The Baan software solution was ultimately folded into Infor. Infor wisely used the solution to round out an impressive manufacturing software product portfolio of lean, discrete and process manufacturing solutions.

Infor's manufacturing solutions cross two spectrums. The discrete solutions support highly flexible, order-driven manufacturing environments where both unit volumes and lead times are low. The discrete solutions are coupled with integrated manufacturing process modeling, change and compliance management, just in time best practices support and strong aftermarket customer service support.

The process manufacturing suite best supports high-volume, repetitive production environments.
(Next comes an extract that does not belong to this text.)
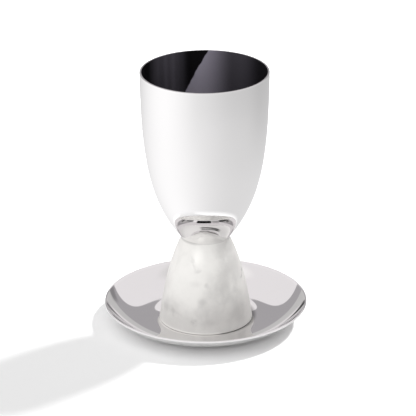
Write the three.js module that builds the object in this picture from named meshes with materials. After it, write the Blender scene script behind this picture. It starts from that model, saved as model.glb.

The solution is vertically oriented by industry and offers uniquely strong business process workflow tools, detailed lot traceability, manufacturing validation, regulatory compliance, and advanced analysis and reporting capabilities.

Our review of the Infor ERP products reveals well rounded manufacturing solutions combined with enterprise-wide ERP capabilities such as distribution and supply chain management (SCM), product life cycle management, financials (general ledger, receivables, payables, assets) and customer relationship management (sales force automation, marketing and customer support).

Manufacturing software solutions are often known as the technology laggards. However, Infor leverages a strong service oriented architecture (SOA) and XML-operated OpenWorld application and integration layer. We believe the product's architecture and technology appear viable for at least the near term.

The reality is that in the process manufacturing industry, software solutions are few, demand is high and competition is insufficient. Nonetheless, the Infor ERP product suites to a respectable job of meeting the needs for today's process manufacturers.